Group lock has three functions:

  • mutual exclusion: to protect resources from being accessed by more than one threads at the same time
  • session management: to make sure that the resource is not destroyed while others are still using or about to use it.
  • lock coordinator: to provide uniform lock ordering among more than one lock objects, which is necessary to avoid deadlock.

The requirements of the group lock are:

  • must satisfy all the functions above
  • must allow members to join or leave the group (for example, transaction may be added or removed from a dialog)
  • must be able to synchronize with external lock (for example, a dialog lock must be able to sync itself with PJSUA lock)

Usage

Creation

The group lock can be created either by the first member in the group or by the higher object that manages the members. Once created, the ownership of the group lock will be shared by the members, using a reference counter. The group lock will have its own pool. Also a group lock is a pj_lock_t object, hence lock API can be used.

typedef struct pj_grp_lock_config 
{
   unsigned flags;
};

PJ_DECL(pj_status_t) pj_grp_lock_create(pj_pool_t *pool,
                                       const pj_grp_lock_config *cfg,
                                       pj_grp_lock_t **p_grp_lock);

Lock and Unlock

The group lock is a lock that can be used as mutex. You can use lock API pj_lock_acquire(), pj_lock_tryacquire(), and pj_lock_release(), or the group lock's own API pj_grp_lock_acquire(), pj_grp_lock_tryacquire(), and pj_grp_lock_release(). Locking the group lock temporarily increases the reference counter to prevent it from being destroyed. The side effect is, the pj_grp_lock_release() may cause the group to be destroyed, if it is the last one that holds the reference counter. In that case, it returns PJ_EGONE.

Destroy

The group lock lifetime is governed by an internal reference counter (see Session Management below). It will be destroyed once the reference counter reaches zero.

Since group lock is a lock object, it can be destroyed with pj_lock_destroy() API. This will forcefully destroy the group lock without adhering to the reference counter, thus should be avoided.

Registering Member to The Group Lock

The purpose of registering a member to the group lock is to prevent that member from being destroyed prematurely, when other threads are referencing the member. To achieve that, the member registers a callback to be called by the group lock to destroy itself when the reference counter of the group reaches zero. In other words, once registered, a member must not allow itself to be destroyed unless the request comes from the group lock's destroy callback.

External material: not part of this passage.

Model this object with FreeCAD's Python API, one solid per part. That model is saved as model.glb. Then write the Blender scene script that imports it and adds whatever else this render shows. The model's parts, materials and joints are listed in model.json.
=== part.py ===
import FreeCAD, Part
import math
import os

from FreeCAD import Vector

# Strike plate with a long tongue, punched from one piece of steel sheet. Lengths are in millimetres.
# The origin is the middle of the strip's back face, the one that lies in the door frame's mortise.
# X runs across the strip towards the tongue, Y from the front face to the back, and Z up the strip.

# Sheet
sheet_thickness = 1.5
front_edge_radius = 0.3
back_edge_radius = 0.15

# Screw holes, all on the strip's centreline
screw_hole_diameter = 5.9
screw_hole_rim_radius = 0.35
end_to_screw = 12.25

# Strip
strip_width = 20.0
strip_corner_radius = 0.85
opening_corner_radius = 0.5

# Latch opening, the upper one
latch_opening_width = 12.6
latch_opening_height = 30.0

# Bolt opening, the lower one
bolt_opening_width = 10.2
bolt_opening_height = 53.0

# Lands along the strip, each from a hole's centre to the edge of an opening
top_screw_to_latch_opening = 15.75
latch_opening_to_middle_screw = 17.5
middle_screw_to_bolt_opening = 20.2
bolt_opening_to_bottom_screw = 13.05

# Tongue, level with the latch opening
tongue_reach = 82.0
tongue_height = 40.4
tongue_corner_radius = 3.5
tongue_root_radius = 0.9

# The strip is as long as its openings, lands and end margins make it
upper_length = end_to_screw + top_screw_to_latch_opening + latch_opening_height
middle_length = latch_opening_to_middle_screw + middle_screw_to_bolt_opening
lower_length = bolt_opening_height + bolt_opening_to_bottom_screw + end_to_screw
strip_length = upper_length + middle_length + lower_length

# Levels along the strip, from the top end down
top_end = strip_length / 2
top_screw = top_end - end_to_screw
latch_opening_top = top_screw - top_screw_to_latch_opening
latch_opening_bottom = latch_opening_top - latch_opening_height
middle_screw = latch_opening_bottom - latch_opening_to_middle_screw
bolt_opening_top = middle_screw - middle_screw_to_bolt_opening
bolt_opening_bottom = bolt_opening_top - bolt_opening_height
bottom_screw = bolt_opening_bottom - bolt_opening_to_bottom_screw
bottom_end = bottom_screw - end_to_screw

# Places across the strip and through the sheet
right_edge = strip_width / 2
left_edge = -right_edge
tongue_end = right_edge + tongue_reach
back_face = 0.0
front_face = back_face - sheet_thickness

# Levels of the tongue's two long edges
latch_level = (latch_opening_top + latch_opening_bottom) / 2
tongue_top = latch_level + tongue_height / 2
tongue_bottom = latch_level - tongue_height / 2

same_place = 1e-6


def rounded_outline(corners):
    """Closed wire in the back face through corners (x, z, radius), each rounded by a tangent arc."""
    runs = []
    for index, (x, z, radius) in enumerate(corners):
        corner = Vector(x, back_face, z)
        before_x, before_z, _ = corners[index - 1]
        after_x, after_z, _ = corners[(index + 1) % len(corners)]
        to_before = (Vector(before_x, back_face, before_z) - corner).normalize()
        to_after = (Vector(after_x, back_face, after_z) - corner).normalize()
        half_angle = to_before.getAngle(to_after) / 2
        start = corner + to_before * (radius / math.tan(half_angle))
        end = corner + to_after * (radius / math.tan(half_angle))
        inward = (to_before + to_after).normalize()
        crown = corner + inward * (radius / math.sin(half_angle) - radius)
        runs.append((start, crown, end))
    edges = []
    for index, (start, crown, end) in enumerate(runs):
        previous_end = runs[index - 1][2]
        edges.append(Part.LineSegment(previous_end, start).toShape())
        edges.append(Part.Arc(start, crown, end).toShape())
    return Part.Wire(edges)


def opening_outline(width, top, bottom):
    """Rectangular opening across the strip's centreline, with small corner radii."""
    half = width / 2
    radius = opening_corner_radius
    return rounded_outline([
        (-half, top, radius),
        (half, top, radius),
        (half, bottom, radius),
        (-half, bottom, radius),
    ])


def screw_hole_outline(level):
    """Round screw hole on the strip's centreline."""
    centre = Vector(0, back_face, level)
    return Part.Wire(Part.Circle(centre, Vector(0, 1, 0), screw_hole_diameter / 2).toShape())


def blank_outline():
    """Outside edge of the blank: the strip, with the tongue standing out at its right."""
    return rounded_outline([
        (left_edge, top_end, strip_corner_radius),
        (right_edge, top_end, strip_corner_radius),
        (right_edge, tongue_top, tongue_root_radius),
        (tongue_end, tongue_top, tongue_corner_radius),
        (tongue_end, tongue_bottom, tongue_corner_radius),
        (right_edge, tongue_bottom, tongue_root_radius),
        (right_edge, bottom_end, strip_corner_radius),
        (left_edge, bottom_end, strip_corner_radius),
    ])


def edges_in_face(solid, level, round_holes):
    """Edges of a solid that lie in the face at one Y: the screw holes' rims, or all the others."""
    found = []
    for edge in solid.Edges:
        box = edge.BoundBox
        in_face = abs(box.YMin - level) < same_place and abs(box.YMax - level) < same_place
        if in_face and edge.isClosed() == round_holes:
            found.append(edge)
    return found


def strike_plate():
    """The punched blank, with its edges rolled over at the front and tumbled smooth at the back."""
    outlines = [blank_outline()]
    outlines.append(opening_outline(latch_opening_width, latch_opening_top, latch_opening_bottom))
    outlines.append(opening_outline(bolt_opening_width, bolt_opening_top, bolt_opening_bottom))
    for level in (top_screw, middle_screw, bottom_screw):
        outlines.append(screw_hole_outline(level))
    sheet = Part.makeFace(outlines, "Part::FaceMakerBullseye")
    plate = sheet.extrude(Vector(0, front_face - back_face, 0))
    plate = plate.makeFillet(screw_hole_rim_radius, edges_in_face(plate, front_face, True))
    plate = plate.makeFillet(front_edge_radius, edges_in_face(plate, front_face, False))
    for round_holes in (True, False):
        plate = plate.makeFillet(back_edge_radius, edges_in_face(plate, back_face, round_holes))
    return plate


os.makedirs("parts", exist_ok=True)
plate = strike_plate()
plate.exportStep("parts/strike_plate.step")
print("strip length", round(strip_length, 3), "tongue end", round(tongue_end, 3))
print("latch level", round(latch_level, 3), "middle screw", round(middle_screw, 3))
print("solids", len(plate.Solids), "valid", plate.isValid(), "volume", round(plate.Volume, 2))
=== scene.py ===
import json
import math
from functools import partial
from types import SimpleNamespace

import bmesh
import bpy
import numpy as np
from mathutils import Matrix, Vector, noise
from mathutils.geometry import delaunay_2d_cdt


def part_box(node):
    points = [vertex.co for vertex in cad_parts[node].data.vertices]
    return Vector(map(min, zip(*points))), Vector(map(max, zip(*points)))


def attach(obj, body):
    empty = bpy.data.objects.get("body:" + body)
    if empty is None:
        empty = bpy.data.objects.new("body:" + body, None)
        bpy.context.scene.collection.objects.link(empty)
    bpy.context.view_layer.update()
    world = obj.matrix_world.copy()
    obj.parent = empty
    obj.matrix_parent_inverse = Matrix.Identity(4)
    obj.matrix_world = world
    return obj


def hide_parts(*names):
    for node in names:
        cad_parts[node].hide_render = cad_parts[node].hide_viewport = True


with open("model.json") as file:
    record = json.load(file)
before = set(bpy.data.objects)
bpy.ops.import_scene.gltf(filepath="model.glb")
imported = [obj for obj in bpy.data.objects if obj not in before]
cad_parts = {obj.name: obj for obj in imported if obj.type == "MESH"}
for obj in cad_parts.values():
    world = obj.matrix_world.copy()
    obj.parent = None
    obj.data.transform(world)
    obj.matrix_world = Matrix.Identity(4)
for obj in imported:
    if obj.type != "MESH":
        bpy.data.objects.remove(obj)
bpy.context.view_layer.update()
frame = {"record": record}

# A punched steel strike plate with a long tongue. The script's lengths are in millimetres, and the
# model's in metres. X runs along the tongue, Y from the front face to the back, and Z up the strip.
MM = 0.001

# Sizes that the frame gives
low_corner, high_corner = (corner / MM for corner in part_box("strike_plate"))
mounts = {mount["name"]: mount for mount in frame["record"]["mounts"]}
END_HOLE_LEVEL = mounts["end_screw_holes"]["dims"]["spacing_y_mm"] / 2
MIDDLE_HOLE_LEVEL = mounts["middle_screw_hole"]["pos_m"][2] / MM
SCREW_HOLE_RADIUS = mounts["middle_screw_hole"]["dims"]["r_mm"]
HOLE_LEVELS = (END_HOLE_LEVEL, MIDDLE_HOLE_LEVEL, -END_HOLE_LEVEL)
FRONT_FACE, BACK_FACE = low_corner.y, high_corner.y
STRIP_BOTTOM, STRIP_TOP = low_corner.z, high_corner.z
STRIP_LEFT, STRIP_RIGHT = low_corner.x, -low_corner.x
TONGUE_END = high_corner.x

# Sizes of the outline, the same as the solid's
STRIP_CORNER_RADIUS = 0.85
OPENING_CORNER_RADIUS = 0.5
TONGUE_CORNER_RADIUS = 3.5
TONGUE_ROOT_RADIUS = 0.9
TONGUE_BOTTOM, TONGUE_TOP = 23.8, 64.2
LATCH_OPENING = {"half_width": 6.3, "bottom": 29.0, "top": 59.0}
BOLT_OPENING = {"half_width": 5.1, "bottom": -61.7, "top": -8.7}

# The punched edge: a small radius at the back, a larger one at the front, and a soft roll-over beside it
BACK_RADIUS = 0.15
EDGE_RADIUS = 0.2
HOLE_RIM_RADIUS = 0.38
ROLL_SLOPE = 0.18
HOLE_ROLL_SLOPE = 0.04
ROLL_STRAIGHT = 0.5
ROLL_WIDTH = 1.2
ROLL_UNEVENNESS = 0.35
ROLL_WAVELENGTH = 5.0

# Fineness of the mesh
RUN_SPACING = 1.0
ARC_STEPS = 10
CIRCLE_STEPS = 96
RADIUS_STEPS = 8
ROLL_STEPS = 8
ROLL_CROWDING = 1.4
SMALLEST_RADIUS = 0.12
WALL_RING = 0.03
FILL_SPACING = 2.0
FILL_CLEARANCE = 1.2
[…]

The API to register a member:

PJ_DECL(pj_status_t) pj_grp_lock_add_handler(pj_grp_lock_t *grp_lock,
                                             pj_pool_t *pool,
                                             void *member,
                                             void (*destroy)(void *member));

Sometimes a member needs to die early (for example, transactions may come and go in a dialog). A member may unregister the handler using this API:

PJ_DECL(pj_status_t) pj_grp_lock_del_handler(pj_grp_lock_t *grp_lock,
                                             void *member,
                                             void (*destroy)(void *member));

Session Management

This API manages the reference counter of the group:

PJ_DECL(pj_status_t) pj_grp_lock_add_ref(pj_grp_lock_t *grp_lock);
PJ_DECL(pj_status_t) pj_grp_lock_dec_ref(pj_grp_lock_t *grp_lock);

The pj_grp_lock_dec_ref() returns PJ_EGONE when that operation causes the group lock to be destroyed (because the reference counter reaches zero).

Synchronization with External Locks

Often it is necessary to synchronize the group lock with an external lock. By external, it means a lock owned by object outside the group, and it’s not possible to to add that object to the group. The PJSUA lock and ioqueue locks are examples of such locks. Synchronizing these locks will guarantee the lock ordering of the locks hence deadlock will be avoided.

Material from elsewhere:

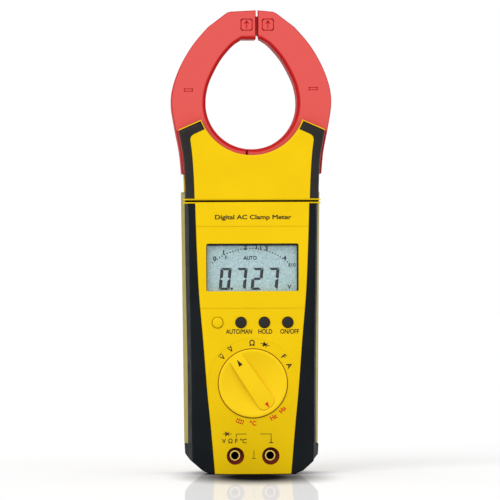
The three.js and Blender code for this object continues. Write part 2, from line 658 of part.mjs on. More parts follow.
// ---------- selector ----------
function buildSelector() {
  const { radius, rim, bowl } = KNOB;
  const selector = new THREE.Group();
  selector.position.set(0, 0, KNOB.z);
  // The pointer stands this far to the left of straight up, seen from the front.
  selector.rotation.y = -THREE.MathUtils.degToRad(KNOB.angle);
  meter.add(selector);

  const top = [[0, rim], [radius - 0.4, rim], [radius, rim + 0.4], [radius, -15.7]];
  const flange = [[20.6, -15.7], [20.6, -14.4], [0, -14.4]];
  const disc = turned([...top, ...flange], 0, 0, 40);
  // One shallow bowl around a straight bar, which is the handle and a little wider at its lower end.
  const ball = (bowl.reach ** 2 + bowl.depth ** 2) / (2 * bowl.depth);
  const surface = Array.from({ length: BOWL_STEPS + 1 }, (_, i) => {
    const distance = bowl.reach * (1 - i / BOWL_STEPS);
    return [distance, rim + bowl.depth - ball + Math.sqrt(ball ** 2 - distance ** 2)];
  });
  const scoop = turned([[0, rim - 1], [bowl.reach, rim - 1], ...surface], 0, 0, 40);
  const handleSide = [v2(1.5, -15.9), v2(3.6, -15.2), v2(4.8, -13.2), v2(4.1, 13.7), v2(4, 17)];
  const hollows = scoop.subtract(plate(mirrored(handleSide), -FAR, FAR));
  const hub = turned([[0, -14.6], [5, -14.6], [5, -12.9], [3.2, -12.9], [3.2, -6.8], [0, -6.8]], 0, 0, 24);
  const ballX = 19.4;
  const pit = (x) => bar(1.7, x, 0, -16.2, 0, 16);
  const pits = pit(ballX).add(pit(-ballX));
  const knob = disc.subtract(hollows).subtract(pits).add(hub);
  add("selector_knob", knob, YELLOW, selector);

  const rotor = turned([[3.5, -12.6], [16, -12.6], [16, -11], [3.5, -11], [3.5, -12.6]], 0, 0, 24);
  add("selector_rotor", rotor, WHITE, selector);
  const finger = (z) => box(6, 14, -10.7, -10.3, z - 1, z + 1).add(box(12.5, 14, -10.5, -9.3, z - 1, z + 1));
  const wiper = box(6, 8, -10.7, -10.3, -6, 6).add(finger(-5)).add(finger(0)).add(finger(5));
  add("selector_wiper", wiper, BRASS, selector);
  for (const [side, name] of [
    [-1, "detent_ball_left"],
    [1, "detent_ball_right"],
  ]) {
    add(name, new THREE.SphereGeometry(1.35, 10, 6).translate(side * ballX, -14.5, 0), STEEL, selector);
  }
}

// ---------- input sockets ----------
function buildSockets() {
  for (const [side, name] of [
    [-1, "left"],
    [1, "right"],
  ]) {
    const x = side * SOCKET.x;
    const { tube, bore, front, rear, mouth, floor } = SOCKET;
    const tubeOutside = [[bore, front], [tube, front], [tube, rear], [0, rear]];
    const tubeInside = [[0, rear - 1], [bore, rear - 1], [bore, front]];
    add(`socket_tube_${name}`, turned([...tubeOutside, ...tubeInside], x, SOCKET.z, 16), BRASS);
    const sleeveOutside = [[mouth, -15.7], [mouth + 0.9, -15.7], [mouth + 0.9, floor + 1]];
    const sleeveInside = [[tube + GAP, floor + 1], [tube + GAP, floor], [mouth, floor], [mouth, -15.7]];
    add(`socket_sleeve_${name}`, turned([...sleeveOutside, ...sleeveInside], x, SOCKET.z, 24), BLACK);
  }
}

// ---------- battery ----------
function buildBattery() {
  const { half, low, high, front, rear } = BATTERY;
  const middle = (front + rear) / 2;
  const terminal = (radius, x) => {
    const stud = new THREE.CylinderGeometry(radius, radius, 3, 16).rotateX(Math.PI / 2);
    return solid(stud.translate(x, middle, high + 0.5));
  };
  const block = box(-half, half, front, rear, low, high);
  add("battery", block.add(terminal(2.8, -6.4)).add(terminal(3.6, 6.4)), CELL);
  add("battery_snap", box(-12.5, 12.5, front + 3, rear - 3, high + 2.3, high + 5.3), BLACK);
  const lead = (side) => {
    const start = new THREE.Vector3(side * 5, middle - 3, high + 5.6);
    const end = new THREE.Vector3(side * 11, BOARD.rear + 0.3, high + 17);
    const rise = new THREE.Vector3(side * 5.5, middle - 3.5, high + 10);
    const bend = new THREE.Vector3(side * 10, -0.5, high + 15.5);
    return wire(new THREE.CatmullRomCurve3([start, rise, bend, end]), 0.8, 9, 6);
  };
  add("battery_lead_red", lead(1), WIRE_RED);
  add("battery_lead_black", lead(-1), WIRE_BLACK);
}

// The coils' leads leave the jaws close to the pivots and run down to the top of the board.
function buildSensingLeads() {
  for (const [side, name] of [
    [-1, "left"],
    [1, "right"],
  ]) {
    const points = [
      [22, 0, 160.4],
      [22.3, 0.5, 154],
      [20, 1.5, 147],
      [17, -1, 141],
      [15, -6.7, 138],
    ].map(([x, y, z]) => new THREE.Vector3(side * x, y, z));
    add(`sensing_lead_${name}`, wire(new THREE.CatmullRomCurve3(points), 0.9, 9, 6), WIRE_BLACK);
  }
}

buildJaw(-1, -(TIP_X - TIP_GAP / 2), -(TAIL_X - TAIL_GAP / 2));
buildJaw(1, TIP_X + TIP_GAP / 2, TAIL_X + TAIL_GAP / 2);
buildReturnSpring();
buildHead();
buildBodyFront();
buildRearCase();
buildBatteryCover();
buildCaseScrews();
buildDisplay();
buildBoard();
buildButtons();
buildSelector();
buildSockets();
buildBattery();
buildSensingLeads();

export default meter;
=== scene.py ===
import math

import bmesh
import bpy
from mathutils import Matrix, Vector


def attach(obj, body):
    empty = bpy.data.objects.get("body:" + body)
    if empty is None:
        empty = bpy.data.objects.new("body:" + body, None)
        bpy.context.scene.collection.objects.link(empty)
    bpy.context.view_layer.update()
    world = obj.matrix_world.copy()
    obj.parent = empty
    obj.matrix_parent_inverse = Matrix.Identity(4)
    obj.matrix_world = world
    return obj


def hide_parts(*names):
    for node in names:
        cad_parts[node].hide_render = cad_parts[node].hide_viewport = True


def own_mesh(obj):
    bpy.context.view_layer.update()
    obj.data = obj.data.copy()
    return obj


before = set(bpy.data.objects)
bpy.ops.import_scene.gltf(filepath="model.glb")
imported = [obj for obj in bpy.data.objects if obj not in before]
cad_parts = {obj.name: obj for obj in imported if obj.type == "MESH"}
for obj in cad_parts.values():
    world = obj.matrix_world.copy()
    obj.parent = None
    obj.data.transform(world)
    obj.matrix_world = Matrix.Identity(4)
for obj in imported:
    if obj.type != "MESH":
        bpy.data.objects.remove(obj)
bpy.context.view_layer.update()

# A hand-held clamp meter. All lengths below are in millimetres and are scaled to metres when a mesh is
# made. X is to the right seen from the front, Y from front to back, and Z up from the base.
MM = 0.001

# ---------- driving dimensions ----------
FRONT = -18.0  # front plane of the case
GRIP = 1.8  # thickness of the soft grip over the hard shell
CLEARANCE = 0.1  # between the grip and the lip beside the seam, and overlap of grip and shell
SPLIT = -2.0  # rear edge of the front pieces
REAR_FRONT = -1.7  # front edge of the rear case
REAR = 20.5
HEAD_REAR = 18.0
COVER_LIP = 12.2  # the head covers reach to this distance from the mid plane
JAW_HALF = 11.5

SEAM_LOW = 146.6  # top of the body front
SEAM_HIGH = 147.65  # bottom of the head cover
BODY_TOP = 147.2  # the body's outlines end inside the seam
LIP = 0.7  # height of the thin lips above and below the seam
LIP_HALF = 36.9
STRIP_TOP = 152.3  # top of the rear case's side walls
BUMPER_TOP = 16.1  # top of the black bumper around the base
FACE_HALF = 32.6  # half width of the front grip's flat face at the base
SIDE_SLOPE = 1.7  # the front grip's side walls lean inwards by this much at their front edge

RING_Z = 199.9  # centre of the round lower half of the conductor opening
RING_RADIUS = 24.7
COVER_ARC = {"z": 200.9, "radius": 29.0, "end": 19.9}  # edge of the head covers around the opening
JAW_TOP = 250.2
JAW_INNER_TOP = 234.7
JAW_FILLET = 2.4  # rounding of a jaw's edge towards the opening
PIVOT_X = 20.0
PIVOT_Z = 169.0
SPRING_Z = 155.5
SPRING_RADIUS = 3.4
SPRING_WIRE = 0.9
SPRING_TURNS = 7
SPRING_REACH = 12.1  # distance from the middle to each end
SPRING_STEPS = 84  # rings of vertices along each half
WIRE_SIDES = 10
TIP_LOW = 237.1  # ribs on the left jaw's tip cover the gap between the pole faces, up to TIP_HIGH
TIP_HIGH = 246.9

WINDOW_HALF = 24.9
WINDOW_LOW = 98.6
WINDOW_HIGH = 124.3
BUTTON_Z = 81.8
BUTTON_PITCH = 12.6
BUTTON_RADIUS = 2.97
KNOB_Z = 49.0
KNOB_RADIUS = 18.45
KNOB_TOP = -18.8
KNOB_SIDES = 128
DIAL_RADIUS = 24.2  # the shallow round recess of the case around the knob
DIAL_DEPTH = 0.12
KNOB_ANGLE = 34.0  # the pointer stands this far to the left of straight up
SOCKET_X = 9.52
SOCKET_Z = 9.9
SOCKET_MOUTH = 4.75
PANEL_DEPTH = 3  # how far the yellow panel reaches back between the grip's two sides
PANEL_GROOVES = (89.4, 133.5)  # heights of the fine lines across the yellow face
COVER_HALF = 17.0  # battery cover
COVER_LOW = 19.0
COVER_HIGH = 82.0
COVER_SCREW_Z = COVER_HIGH - 4.5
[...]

Use the API below to synchronize an external lock with the group lock:

PJ_DECL(pj_status_t) pj_grp_lock_chain_lock(pj_grp_lock_t *grp_lock,
                                            pj_lock_t *external_lock,
                                            int pos);

The pos argument specifies the lock order and also the relative position with regard to lock ordering against the group lock. Lock with lower pos value will be locked first, and those with negative value will be locked before the group lock (the group lock's pos value is zero).

This is the API to unregister external lock:

PJ_DECL(pj_status_t) pj_grp_lock_unchain_lock(pj_grp_lock_t *grp_lock,
                                              pj_lock_t *external_lock);

Lock Replace

This API is used to move things from the old lock to the new lock and close the old lock. It is especially useful

PJ_DECL(pj_status_t) pj_grp_lock_replace(pj_grp_lock_t *old_lock,
                                         pj_grp_lock_t *new_lock);

Debugging

To enable debugging, declare PJ_GRP_LOCK_DEBUG to non-zero in your config_site.h. With this, now every call to pj_grp_lock_dec_ref() will cause the group lock state to be printed to log at level four. This info includes the current value of the reference counter, along with the source file and line number info of the code that adds the reference counter.

Note though that each pj_grp_lock_acquire() and pj_grp_lock_release() also increments and decrements the reference counter, hence they will also cause info to be dump.

If you after this find out that the leaking reference is caused by timer, you can enable timer heap debugging by setting PJ_TIMER_DEBUG to non-zero and call pj_timer_heap_dump() to dump the state of the timer heap including information about the source file and line number of code that registered currently active timer entries.